Stepping out of my sister’s car onto the not-so-green grass of Central City Park, I took a moment to breathe deep. Adjust to what was distantly familiar to me–rustling trees. Birds. Pure oxygen. This Christmas afternoon was bright, and the weather was kind. We had driven an hour and a half from Atlanta to come visit my dad. Drop off some Guyanese Christmas treats which I knew he rarely if ever got to eat there. The drive down had been an exercise in nostalgia. One I hadn’t experienced for at least five years. But halfway to our arrival, I began to sense something strange about the daydream. Something about these surroundings was a poor match to my memory.

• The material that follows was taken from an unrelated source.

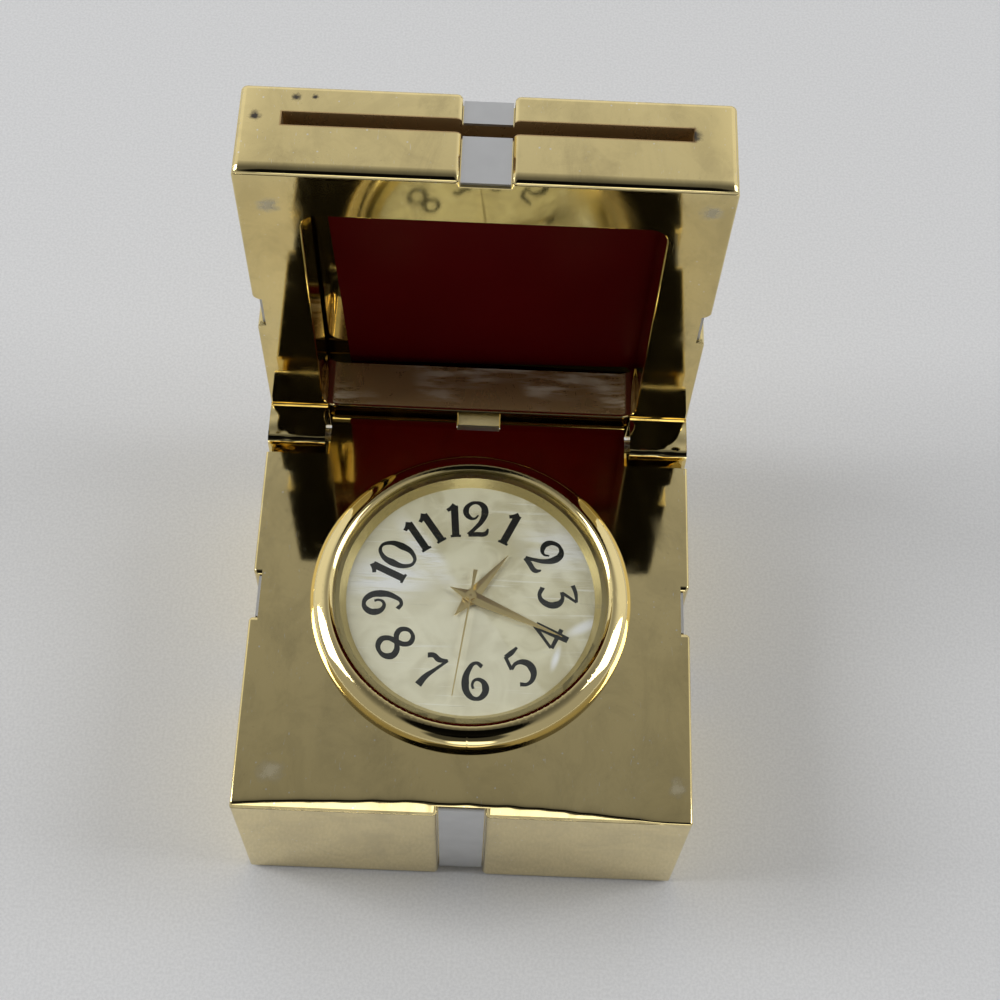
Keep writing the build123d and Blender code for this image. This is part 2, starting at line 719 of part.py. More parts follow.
# a flat yoke on top of the core's ends, with the rotor's hole slit so that the field goes round it
stator_bar_y = rotor_at[1] - 0.2
with BuildPart() as stator:
    with BuildSketch(deep(stator_low)):
        with Locations(rotor_at):
            Circle(magnet_radius + stator_gap + stator_web)
        with Locations((0, stator_bar_y)):
            Rectangle(2 * leg_x + core_width, stator_bar_width)
        for side in (-1, 1):
            with Locations((side * leg_x, clock_y + coil_y - core_width / 2)):
                Rectangle(
                    core_width,
                    stator_bar_y - (clock_y + coil_y - core_width / 2),
                    align=(Align.CENTER, Align.MIN),
                )
        with Locations(rotor_at):
            Circle(magnet_radius + stator_gap, mode=Mode.SUBTRACT)
            Rectangle(
                stator_gap,
                magnet_radius + stator_gap + stator_web + cut_past,
                align=(Align.CENTER, Align.MAX),
                mode=Mode.SUBTRACT,
            )
    extrude(amount=core_thickness)
keep(stator.part, "stator")

board_thickness = 0.3
board_right_x = -5.3
board_length = 6.0
with BuildPart() as circuit_board:
    with BuildSketch(deep(bridge_top)):
        with Locations(centre):
            Circle(movement_radius - module_wall - holder_gap)
        with Locations((board_right_x, clock_y)):
            Rectangle(movement_radius, board_length, align=(Align.MAX, Align.MAX), mode=Mode.INTERSECT)
    extrude(amount=board_thickness)
keep(circuit_board.part, "circuit_board")

crystal_x = board_right_x - 2.0
crystal_front_y = clock_y - board_length + 0.3
with BuildPart() as quartz_crystal:
    with BuildSketch(Plane.XZ.offset(-crystal_front_y - crystal_length)):
        with Locations((crystal_x, base_top - bridge_top + board_thickness + crystal_radius)):
            Circle(crystal_radius)
    extrude(amount=crystal_length)
    chamfer(quartz_crystal.faces().sort_by(Axis.Y)[0].edges(), small_chamfer)
keep(quartz_crystal.part, "quartz_crystal")

# ================================================================ going train
arbor_low = bridge_top + pivot_sink
arbor_high = main_plate_bottom - pivot_sink


def arbor(at):
    """A steel shaft between the plates, with its ends in their pivot holes."""
    return disc(arbor_low, pivot_radius, arbor_low - arbor_high, at)


# each pinion starts on top of its own wheel and reaches past the wheel that it drives
with BuildPart() as rotor:
    arbor(rotor_at)
    gear(
        rotor_pinion_teeth, rotor_module, fifth_layer, 2 * wheel_thickness, rotor_at, rotor_angle + 180
    )
    disc(stator_low + magnet_proud, magnet_radius, core_thickness + 2 * magnet_proud, rotor_at)
keep(rotor.part, "rotor")

with BuildPart() as fifth_wheel:
    arbor(fifth_at)
    gear(
        fifth_wheel_teeth,
        rotor_module,
        fifth_layer,
        wheel_thickness,
        fifth_at,
        mesh_angle(rotor_angle + 180, fifth_wheel_teeth),
    )
    gear(
        fifth_pinion_teeth,
        fifth_module,
        fifth_layer - wheel_thickness,
        fifth_layer - second_layer + play,
        fifth_at,
        mesh_angle(fifth_angle, fifth_pinion_teeth),
    )
keep(fifth_wheel.part, "fifth_wheel")

with BuildPart() as second_wheel:
    disc(arbor_low, pivot_radius, pivot_sink + play)
    disc(bridge_top - play, second_hub_radius, bridge_top - play - second_layer)
    disc(
        second_layer, second_arbor_radius, second_layer + second_hand_height + second_hand_thickness
    )
    gear(second_wheel_teeth, fifth_module, second_layer, wheel_thickness, centre, fifth_angle)
    gear(
        second_pinion_teeth,
        third_module,
        second_layer - wheel_thickness,
        second_layer - third_layer + play,
        centre,
        third_angle,
    )
keep(second_wheel.part, "second_wheel")

with BuildPart() as third_wheel:
    arbor(third_at)
    gear(
        third_wheel_teeth,
        third_module,
        third_layer,
        wheel_thickness,
        third_at,
        mesh_angle(third_angle, third_wheel_teeth),
    )
    gear(
        third_pinion_teeth,
        center_module,
        third_layer - wheel_thickness,
        third_layer - center_layer + play,
        third_at,
        third_angle + 180,
    )
keep(third_wheel.part, "third_wheel")

with BuildPart() as center_wheel:
    gear(
        center_wheel_teeth,
        center_module,
        center_layer,
        wheel_thickness,
        centre,
        mesh_angle(third_angle + 180, center_wheel_teeth),
        bore=cannon_bore,
    )
    disc(center_layer, cannon_radius, center_layer + minute_hand_height + hand_thickness, bore=cannon_bore)
keep(center_wheel.part, "center_wheel")

motion_layer = main_plate_top - play
with BuildPart() as cannon_pinion:
    gear(
        cannon_teeth, motion_module, motion_layer, cannon_length, centre, motion_angle, bore=cannon_radius
    )
keep(cannon_pinion.part, "cannon_pinion")

stud_bore = pivot_radius + pivot_gap
with BuildPart() as minute_wheel:
    gear(
        minute_wheel_teeth,
        motion_module,
        motion_layer,
        wheel_thickness,
        motion_at,
        mesh_angle(motion_angle, minute_wheel_teeth),
        bore=stud_bore,
    )
    gear(
        minute_pinion_teeth,
        motion_module,
        motion_layer - wheel_thickness,
        wheel_thickness + play,
        motion_at,
        motion_angle + 180,
        bore=stud_bore,
    )
keep(minute_wheel.part, "minute_wheel")

with BuildPart() as hour_wheel:
    gear(
        hour_wheel_teeth,
        motion_module,
        hour_layer,
        hour_layer - play,
        centre,
        mesh_angle(motion_angle + 180, hour_wheel_teeth),
        bore=hour_tube_bore,
    )
    disc(hour_layer, hour_tube_radius, hour_layer + hour_hand_height + hand_thickness, bore=hour_tube_bore)
keep(hour_wheel.part, "hour_wheel")

# ================================================================ hands
hub_wall = 0.25
hand_sizes = {
    "hour_hand": (
        hour_hand_height, hour_hand_length, hour_hand_tail, hour_hand_width, hour_hand_angle, hour_tube_radius
    ),
    "minute_hand": (
        minute_hand_height, minute_hand_length, minute_hand_tail, minute_hand_width, minute_hand_angle,
        cannon_radius,
    ),
}
for name, (height, length, tail, width, angle, bore) in hand_sizes.items():
    # a kite with two polished facets that meet in a ridge; the angle is clockwise from twelve
    lying = Plane((0, clock_y, base_top + height)).rotated((0, 0, -angle))
    ridge = Plane((0, clock_y, base_top + height + hand_thickness)).rotated((0, 0, -angle))
    with BuildPart() as hand:
        with BuildSketch(lying):
            Polygon((0, length), (-width / 2, 0), (0, -tail), (width / 2, 0), align=None)
        extrude(amount=hand_thickness)
        for side in (-1, 1):
            facet_up = ridge.z_dir + ridge.x_dir * side * tan(radians(hand_slope))
            facet = Plane(ridge.origin, x_dir=ridge.y_dir, z_dir=facet_up)
            split(bisect_by=facet, keep=Keep.BOTTOM)
        with BuildSketch(lying):
            Circle(bore + hub_wall)
        extrude(amount=hand_thickness)
        with BuildSketch(lying):
            Circle(bore)
        extrude(amount=hand_thickness, mode=Mode.SUBTRACT)
    keep(hand.part, name)

with BuildPart() as second_hand:
    with BuildSketch(Plane(origin=(0, clock_y, base_top + second_hand_height)).rotated((0, 0, -second_hand_angle))):
        with BuildLine():
            Polyline(
                (-second_hand_tail_width / 2, -second_hand_tail),
                (second_hand_tail_width / 2, -second_hand_tail),
                (second_hand_width / 2, -second_hand_tail_start),
                (second_hand_width / 4, second_hand_length),
                (-second_hand_width / 4, second_hand_length),
                (-second_hand_width / 2, -second_hand_tail_start),
                close=True,
            )
        make_face()
        Circle(second_hand_hub)
        Circle(second_arbor_radius, mode=Mode.SUBTRACT)
    extrude(amount=second_hand_thickness)
keep(second_hand.part, "second_hand")

# ================================================================ setting stem and crown
with BuildPart() as stem:
    with BuildSketch(Plane.YZ.offset(stem_start)):
        with Locations((clock_y, base_top - stem_depth)):
            Circle(stem_radius)
    extrude(amount=crown_x - stem_start)
    chamfer(stem.faces().sort_by(Axis.X)[0].edges(), 0.1)
keep(stem.part, "stem")

with BuildPart() as crown:
    with BuildSketch(Plane.YZ.offset(crown_x)):
        with Locations((clock_y, base_top - stem_depth)):
            Circle(crown_radius)
            with PolarLocations(crown_radius, crown_ribs):
                RegularPolygon(crown_flute, 4, mode=Mode.SUBTRACT)
    extrude(amount=crown_length)
keep(crown.part, "crown")
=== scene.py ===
# %% [markdown]
# # A gilt gift-box clock, standing open
#
# The clock is a small polished metal box in the shape of a ribboned gift. Nearly all that the eye
# sees on it is a reflection, so most of the work is in two places: surfaces that are as flat and as
# wavy as polished castings are, and a plain studio that gives them something to reflect.
# The CAD model brings every piece at its real size. Here the pieces get smooth shading, real
# finishes, printed numerals and light.

# %% Load the frame
import json
import math

import bpy
from mathutils import Matrix, Vector


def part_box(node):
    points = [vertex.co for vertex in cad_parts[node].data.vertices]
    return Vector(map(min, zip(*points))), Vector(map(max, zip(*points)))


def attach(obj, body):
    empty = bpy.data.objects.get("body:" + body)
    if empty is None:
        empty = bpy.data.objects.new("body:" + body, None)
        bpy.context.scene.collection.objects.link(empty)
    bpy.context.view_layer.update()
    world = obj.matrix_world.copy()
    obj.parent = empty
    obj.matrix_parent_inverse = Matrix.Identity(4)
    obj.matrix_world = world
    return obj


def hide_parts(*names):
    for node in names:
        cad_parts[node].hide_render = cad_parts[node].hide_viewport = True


MM = 0.001

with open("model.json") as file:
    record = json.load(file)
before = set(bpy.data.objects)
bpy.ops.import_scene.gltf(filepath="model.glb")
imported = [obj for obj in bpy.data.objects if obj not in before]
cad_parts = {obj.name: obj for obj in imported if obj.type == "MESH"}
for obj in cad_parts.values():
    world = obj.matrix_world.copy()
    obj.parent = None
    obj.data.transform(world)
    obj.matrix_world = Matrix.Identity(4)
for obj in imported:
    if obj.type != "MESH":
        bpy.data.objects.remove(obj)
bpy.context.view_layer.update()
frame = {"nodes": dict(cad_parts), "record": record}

# %% [markdown]
# ## The camera
#
# The photograph was taken from high up in front with a phone. Its place was worked out from the
# edges of the box, so the render can be laid over the picture. A Blender camera looks down its own
# -Z, so three small turns about X, Y and Z aim it.

# %% Aim the camera
CAMERA_PLACE = Vector((1.396, -80.832, 208.471)) * MM
CAMERA_TURNS = (0.470, -0.025, 0.033)
CAMERA_LENS = 63.69

camera_data = bpy.data.cameras.new("camera")
camera_data.lens = CAMERA_LENS
camera_data.sensor_width = 36.0
camera_data.clip_start = 5 * MM
camera = bpy.data.objects.new("camera", camera_data)
bpy.context.scene.collection.objects.link(camera)
turn_x, turn_y, turn_z = CAMERA_TURNS
aim = Matrix.Rotation(turn_z, 4, "Z") @ Matrix.Rotation(turn_y, 4, "Y") @ Matrix.Rotation(turn_x, 4, "X")
camera.matrix_world = Matrix.Translation(CAMERA_PLACE) @ aim
bpy.context.scene.camera = camera
print("camera height in mm:", round(CAMERA_PLACE.z / MM, 1))

# %% [markdown]
# ## Shader maths as plain arithmetic
#
# A finish is a graph of nodes. Written out node by node it is hard to read, so a small class wraps
# one socket and lets + - * / build the Math nodes. Everything else goes through one method.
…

I had been basing my expectations on rumors, and the last I heard of Macon (which, admittedly, was years ago), it was beginning to boom. Old trees were coming down, and new buildings going up everywhere. I figured it must have been up-and-coming. A candidate for the next, big, Americana-tinted hipster-hub. I was wrong. Zipping down Zebulon Road, past the now shuttered and abandoned shopping mall I had frequented with my friends in high school, I realized what had happened.
Somewhere between 2010 and 2019, the town had suffered. Maybe it was partially the recession. Maybe state and federal policies that did not favour small, mostly working class Southern communities like this one. Likely, it had to do with both of these things combined, plus some that I am now too distanced from the place to see.
“Fantastic camera,” my dad said to me where we three stood in Central City’s parking lot.
“It’s an X-T2,” I said feeling my mouth pull into a smirk. I watch far too much youtube, and have taken on the inferiority-complex of a Fuji color-science lover who existed in a world of Sony fanatics.
“Hop into my car. There are some wonderful, things to see down the road,” he said.
I snapped many of these shots leaning halfway out of the open front passenger window of his old Mercedes jeep. If I spotted a location too fantastic to shoot as a drive-by—the old railway mill for example—we stopped to take a closer look.
The theme remained the same. Rust, quiet, and shutters. Unfinished projects. Dreams set aside for a better day. Yet, zooming in on all of this deterioration, seeing it up close and with fresh purpose, I found a new appreciation for it all. One I could not find when I was far too young and far too bored to take notice.
“You’ve got to tell me what your friends say when they see these,” my dad chuckled. “They’ll say, ‘What planet did she go to?'”
There was a sad beauty there indeed, and it permeated everything. Even my human subjects. Because of that, what began as a lazy exercise for my photography skill has turned into a testament to the small town that helped raise me.